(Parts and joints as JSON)
BEGIN

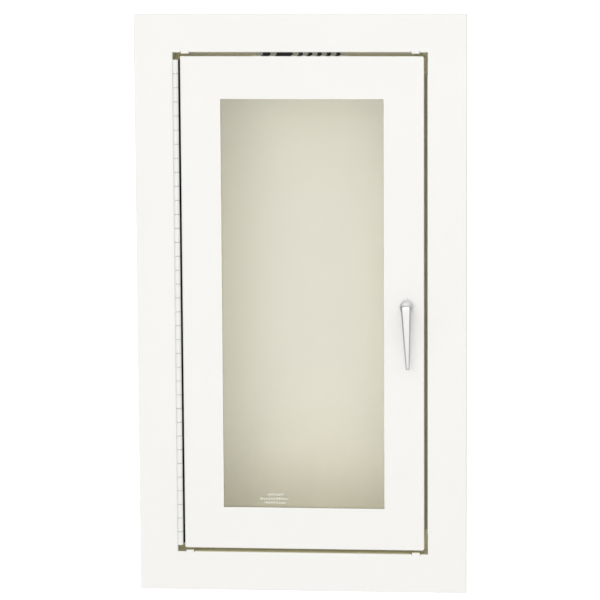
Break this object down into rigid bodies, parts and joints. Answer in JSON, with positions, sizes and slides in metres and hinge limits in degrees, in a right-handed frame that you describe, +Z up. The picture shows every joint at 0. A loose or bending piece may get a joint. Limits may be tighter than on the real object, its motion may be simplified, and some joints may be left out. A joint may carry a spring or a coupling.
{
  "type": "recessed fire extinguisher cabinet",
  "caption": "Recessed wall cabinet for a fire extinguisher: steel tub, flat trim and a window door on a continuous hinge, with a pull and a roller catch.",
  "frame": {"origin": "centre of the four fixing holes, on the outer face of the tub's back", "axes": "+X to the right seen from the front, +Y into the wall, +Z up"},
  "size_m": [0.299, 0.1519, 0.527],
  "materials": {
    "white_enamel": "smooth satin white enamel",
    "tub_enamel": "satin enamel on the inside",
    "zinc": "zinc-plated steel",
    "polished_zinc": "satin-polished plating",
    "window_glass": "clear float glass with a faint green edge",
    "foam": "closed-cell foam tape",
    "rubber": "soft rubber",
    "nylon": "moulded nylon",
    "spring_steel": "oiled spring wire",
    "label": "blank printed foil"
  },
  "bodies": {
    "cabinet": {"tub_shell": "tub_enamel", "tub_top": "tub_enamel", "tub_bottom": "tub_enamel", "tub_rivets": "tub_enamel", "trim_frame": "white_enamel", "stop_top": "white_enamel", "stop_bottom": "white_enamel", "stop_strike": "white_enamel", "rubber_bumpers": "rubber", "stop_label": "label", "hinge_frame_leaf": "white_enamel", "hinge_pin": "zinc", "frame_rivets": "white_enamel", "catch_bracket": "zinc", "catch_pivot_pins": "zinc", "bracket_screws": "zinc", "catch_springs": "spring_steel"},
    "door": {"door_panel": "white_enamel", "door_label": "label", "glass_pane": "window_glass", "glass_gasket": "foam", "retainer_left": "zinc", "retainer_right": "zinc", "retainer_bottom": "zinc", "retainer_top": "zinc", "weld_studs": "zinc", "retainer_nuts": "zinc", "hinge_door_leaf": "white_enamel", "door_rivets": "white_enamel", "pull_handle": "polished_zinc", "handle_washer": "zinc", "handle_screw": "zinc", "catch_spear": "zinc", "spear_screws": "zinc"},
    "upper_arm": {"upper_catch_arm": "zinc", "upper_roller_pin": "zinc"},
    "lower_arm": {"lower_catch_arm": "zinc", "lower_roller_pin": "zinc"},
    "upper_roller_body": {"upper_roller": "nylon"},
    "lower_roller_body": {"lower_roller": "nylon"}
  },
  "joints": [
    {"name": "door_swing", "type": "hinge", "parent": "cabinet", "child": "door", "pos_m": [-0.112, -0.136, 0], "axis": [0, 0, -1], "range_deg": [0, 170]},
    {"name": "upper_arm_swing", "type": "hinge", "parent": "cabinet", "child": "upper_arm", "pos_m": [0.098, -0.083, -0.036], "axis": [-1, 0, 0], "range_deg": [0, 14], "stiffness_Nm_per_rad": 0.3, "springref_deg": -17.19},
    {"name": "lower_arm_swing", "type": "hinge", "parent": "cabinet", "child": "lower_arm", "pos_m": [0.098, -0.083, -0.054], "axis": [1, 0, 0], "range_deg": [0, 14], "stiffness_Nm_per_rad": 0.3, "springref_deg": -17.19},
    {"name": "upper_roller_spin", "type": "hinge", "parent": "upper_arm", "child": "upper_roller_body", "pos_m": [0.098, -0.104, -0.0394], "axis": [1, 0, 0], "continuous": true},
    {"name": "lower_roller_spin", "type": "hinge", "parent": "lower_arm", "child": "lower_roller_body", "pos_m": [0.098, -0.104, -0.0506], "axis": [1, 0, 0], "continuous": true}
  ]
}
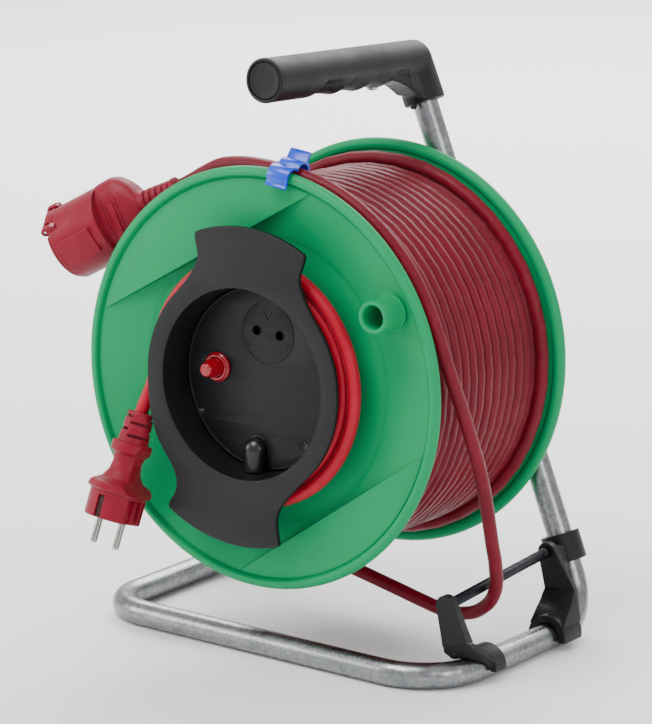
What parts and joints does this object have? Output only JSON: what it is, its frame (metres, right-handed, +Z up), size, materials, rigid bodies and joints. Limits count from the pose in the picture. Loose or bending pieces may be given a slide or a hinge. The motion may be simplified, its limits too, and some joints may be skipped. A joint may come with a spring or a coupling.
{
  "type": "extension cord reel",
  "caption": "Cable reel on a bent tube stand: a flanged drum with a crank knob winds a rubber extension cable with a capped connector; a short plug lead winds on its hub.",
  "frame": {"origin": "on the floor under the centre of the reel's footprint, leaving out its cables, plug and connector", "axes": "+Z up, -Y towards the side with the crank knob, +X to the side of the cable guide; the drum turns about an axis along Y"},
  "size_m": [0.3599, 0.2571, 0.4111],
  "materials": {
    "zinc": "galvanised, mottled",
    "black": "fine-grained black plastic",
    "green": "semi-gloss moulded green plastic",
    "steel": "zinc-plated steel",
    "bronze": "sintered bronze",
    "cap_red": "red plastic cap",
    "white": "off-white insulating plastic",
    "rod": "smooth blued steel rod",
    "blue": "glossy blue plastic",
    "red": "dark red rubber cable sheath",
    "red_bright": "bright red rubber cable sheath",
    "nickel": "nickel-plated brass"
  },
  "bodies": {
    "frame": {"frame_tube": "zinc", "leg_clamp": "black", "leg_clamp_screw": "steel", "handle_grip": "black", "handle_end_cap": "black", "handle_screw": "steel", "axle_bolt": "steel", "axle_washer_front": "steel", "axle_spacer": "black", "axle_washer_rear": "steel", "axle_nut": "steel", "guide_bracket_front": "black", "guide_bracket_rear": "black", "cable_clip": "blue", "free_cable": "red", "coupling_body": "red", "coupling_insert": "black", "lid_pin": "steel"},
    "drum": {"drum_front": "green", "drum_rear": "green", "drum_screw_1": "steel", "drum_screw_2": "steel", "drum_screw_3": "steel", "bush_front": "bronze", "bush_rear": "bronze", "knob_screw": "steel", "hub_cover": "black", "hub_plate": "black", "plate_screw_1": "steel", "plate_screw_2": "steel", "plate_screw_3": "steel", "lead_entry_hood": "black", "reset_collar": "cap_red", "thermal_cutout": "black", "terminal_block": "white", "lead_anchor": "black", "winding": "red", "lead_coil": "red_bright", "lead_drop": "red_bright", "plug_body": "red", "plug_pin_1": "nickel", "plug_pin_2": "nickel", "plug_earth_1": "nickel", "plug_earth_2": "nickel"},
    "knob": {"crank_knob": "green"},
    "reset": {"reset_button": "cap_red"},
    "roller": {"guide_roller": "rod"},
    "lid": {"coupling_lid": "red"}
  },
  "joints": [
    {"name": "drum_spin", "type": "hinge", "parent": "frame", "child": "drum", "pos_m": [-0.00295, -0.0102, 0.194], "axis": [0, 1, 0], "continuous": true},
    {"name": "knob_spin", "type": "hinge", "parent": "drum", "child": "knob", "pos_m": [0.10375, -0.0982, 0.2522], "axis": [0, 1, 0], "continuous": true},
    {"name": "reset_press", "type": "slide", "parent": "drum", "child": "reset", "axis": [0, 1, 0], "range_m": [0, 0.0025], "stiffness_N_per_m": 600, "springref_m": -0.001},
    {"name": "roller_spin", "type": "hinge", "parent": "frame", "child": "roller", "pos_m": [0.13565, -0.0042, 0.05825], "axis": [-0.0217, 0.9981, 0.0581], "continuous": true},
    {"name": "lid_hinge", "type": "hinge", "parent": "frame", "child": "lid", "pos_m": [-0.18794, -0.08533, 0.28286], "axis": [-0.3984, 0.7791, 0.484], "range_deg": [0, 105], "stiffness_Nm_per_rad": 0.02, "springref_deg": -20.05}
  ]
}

END

§ Goal:
Quote all the records exactly, please, leaving none out.

§ Problem solution:
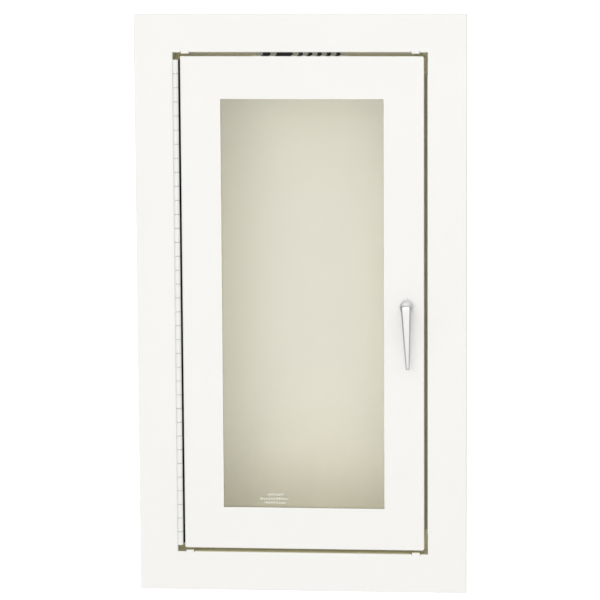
Break this object down into rigid bodies, parts and joints. Answer in JSON, with positions, sizes and slides in metres and hinge limits in degrees, in a right-handed frame that you describe, +Z up. The picture shows every joint at 0. A loose or bending piece may get a joint. Limits may be tighter than on the real object, its motion may be simplified, and some joints may be left out. A joint may carry a spring or a coupling.
{
  "type": "recessed fire extinguisher cabinet",
  "caption": "Recessed wall cabinet for a fire extinguisher: steel tub, flat trim and a window door on a continuous hinge, with a pull and a roller catch.",
  "frame": {"origin": "centre of the four fixing holes, on the outer face of the tub's back", "axes": "+X to the right seen from the front, +Y into the wall, +Z up"},
  "size_m": [0.299, 0.1519, 0.527],
  "materials": {
    "white_enamel": "smooth satin white enamel",
    "tub_enamel": "satin enamel on the inside",
    "zinc": "zinc-plated steel",
    "polished_zinc": "satin-polished plating",
    "window_glass": "clear float glass with a faint green edge",
    "foam": "closed-cell foam tape",
    "rubber": "soft rubber",
    "nylon": "moulded nylon",
    "spring_steel": "oiled spring wire",
    "label": "blank printed foil"
  },
  "bodies": {
    "cabinet": {"tub_shell": "tub_enamel", "tub_top": "tub_enamel", "tub_bottom": "tub_enamel", "tub_rivets": "tub_enamel", "trim_frame": "white_enamel", "stop_top": "white_enamel", "stop_bottom": "white_enamel", "stop_strike": "white_enamel", "rubber_bumpers": "rubber", "stop_label": "label", "hinge_frame_leaf": "white_enamel", "hinge_pin": "zinc", "frame_rivets": "white_enamel", "catch_bracket": "zinc", "catch_pivot_pins": "zinc", "bracket_screws": "zinc", "catch_springs": "spring_steel"},
    "door": {"door_panel": "white_enamel", "door_label": "label", "glass_pane": "window_glass", "glass_gasket": "foam", "retainer_left": "zinc", "retainer_right": "zinc", "retainer_bottom": "zinc", "retainer_top": "zinc", "weld_studs": "zinc", "retainer_nuts": "zinc", "hinge_door_leaf": "white_enamel", "door_rivets": "white_enamel", "pull_handle": "polished_zinc", "handle_washer": "zinc", "handle_screw": "zinc", "catch_spear": "zinc", "spear_screws": "zinc"},
    "upper_arm": {"upper_catch_arm": "zinc", "upper_roller_pin": "zinc"},
    "lower_arm": {"lower_catch_arm": "zinc", "lower_roller_pin": "zinc"},
    "upper_roller_body": {"upper_roller": "nylon"},
    "lower_roller_body": {"lower_roller": "nylon"}
  },
  "joints": [
    {"name": "door_swing", "type": "hinge", "parent": "cabinet", "child": "door", "pos_m": [-0.112, -0.136, 0], "axis": [0, 0, -1], "range_deg": [0, 170]},
    {"name": "upper_arm_swing", "type": "hinge", "parent": "cabinet", "child": "upper_arm", "pos_m": [0.098, -0.083, -0.036], "axis": [-1, 0, 0], "range_deg": [0, 14], "stiffness_Nm_per_rad": 0.3, "springref_deg": -17.19},
    {"name": "lower_arm_swing", "type": "hinge", "parent": "cabinet", "child": "lower_arm", "pos_m": [0.098, -0.083, -0.054], "axis": [1, 0, 0], "range_deg": [0, 14], "stiffness_Nm_per_rad": 0.3, "springref_deg": -17.19},
    {"name": "upper_roller_spin", "type": "hinge", "parent": "upper_arm", "child": "upper_roller_body", "pos_m": [0.098, -0.104, -0.0394], "axis": [1, 0, 0], "continuous": true},
    {"name": "lower_roller_spin", "type": "hinge", "parent": "lower_arm", "child": "lower_roller_body", "pos_m": [0.098, -0.104, -0.0506], "axis": [1, 0, 0], "continuous": true}
  ]
}
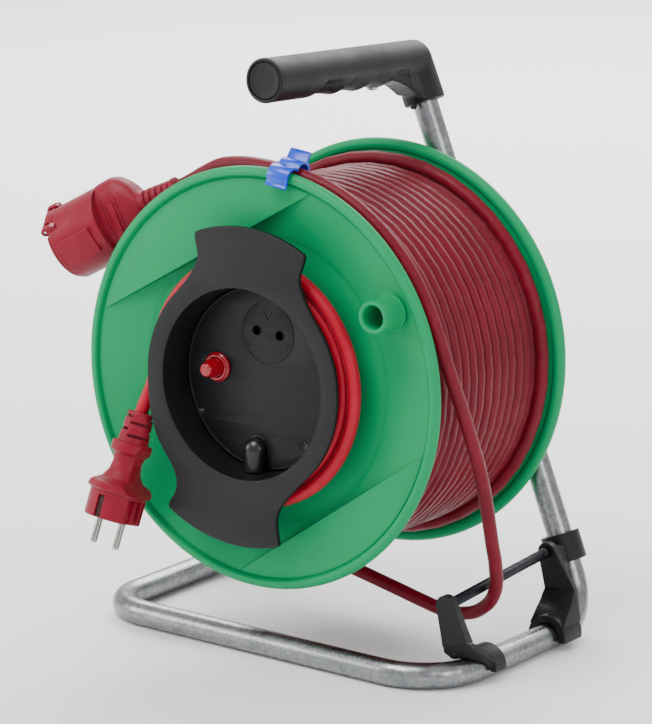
What parts and joints does this object have? Output only JSON: what it is, its frame (metres, right-handed, +Z up), size, materials, rigid bodies and joints. Limits count from the pose in the picture. Loose or bending pieces may be given a slide or a hinge. The motion may be simplified, its limits too, and some joints may be skipped. A joint may come with a spring or a coupling.
{
  "type": "extension cord reel",
  "caption": "Cable reel on a bent tube stand: a flanged drum with a crank knob winds a rubber extension cable with a capped connector; a short plug lead winds on its hub.",
  "frame": {"origin": "on the floor under the centre of the reel's footprint, leaving out its cables, plug and connector", "axes": "+Z up, -Y towards the side with the crank knob, +X to the side of the cable guide; the drum turns about an axis along Y"},
  "size_m": [0.3599, 0.2571, 0.4111],
  "materials": {
    "zinc": "galvanised, mottled",
    "black": "fine-grained black plastic",
    "green": "semi-gloss moulded green plastic",
    "steel": "zinc-plated steel",
    "bronze": "sintered bronze",
    "cap_red": "red plastic cap",
    "white": "off-white insulating plastic",
    "rod": "smooth blued steel rod",
    "blue": "glossy blue plastic",
    "red": "dark red rubber cable sheath",
    "red_bright": "bright red rubber cable sheath",
    "nickel": "nickel-plated brass"
  },
  "bodies": {
    "frame": {"frame_tube": "zinc", "leg_clamp": "black", "leg_clamp_screw": "steel", "handle_grip": "black", "handle_end_cap": "black", "handle_screw": "steel", "axle_bolt": "steel", "axle_washer_front": "steel", "axle_spacer": "black", "axle_washer_rear": "steel", "axle_nut": "steel", "guide_bracket_front": "black", "guide_bracket_rear": "black", "cable_clip": "blue", "free_cable": "red", "coupling_body": "red", "coupling_insert": "black", "lid_pin": "steel"},
    "drum": {"drum_front": "green", "drum_rear": "green", "drum_screw_1": "steel", "drum_screw_2": "steel", "drum_screw_3": "steel", "bush_front": "bronze", "bush_rear": "bronze", "knob_screw": "steel", "hub_cover": "black", "hub_plate": "black", "plate_screw_1": "steel", "plate_screw_2": "steel", "plate_screw_3": "steel", "lead_entry_hood": "black", "reset_collar": "cap_red", "thermal_cutout": "black", "terminal_block": "white", "lead_anchor": "black", "winding": "red", "lead_coil": "red_bright", "lead_drop": "red_bright", "plug_body": "red", "plug_pin_1": "nickel", "plug_pin_2": "nickel", "plug_earth_1": "nickel", "plug_earth_2": "nickel"},
    "knob": {"crank_knob": "green"},
    "reset": {"reset_button": "cap_red"},
    "roller": {"guide_roller": "rod"},
    "lid": {"coupling_lid": "red"}
  },
  "joints": [
    {"name": "drum_spin", "type": "hinge", "parent": "frame", "child": "drum", "pos_m": [-0.00295, -0.0102, 0.194], "axis": [0, 1, 0], "continuous": true},
    {"name": "knob_spin", "type": "hinge", "parent": "drum", "child": "knob", "pos_m": [0.10375, -0.0982, 0.2522], "axis": [0, 1, 0], "continuous": true},
    {"name": "reset_press", "type": "slide", "parent": "drum", "child": "reset", "axis": [0, 1, 0], "range_m": [0, 0.0025], "stiffness_N_per_m": 600, "springref_m": -0.001},
    {"name": "roller_spin", "type": "hinge", "parent": "frame", "child": "roller", "pos_m": [0.13565, -0.0042, 0.05825], "axis": [-0.0217, 0.9981, 0.0581], "continuous": true},
    {"name": "lid_hinge", "type": "hinge", "parent": "frame", "child": "lid", "pos_m": [-0.18794, -0.08533, 0.28286], "axis": [-0.3984, 0.7791, 0.484], "range_deg": [0, 105], "stiffness_Nm_per_rad": 0.02, "springref_deg": -20.05}
  ]
}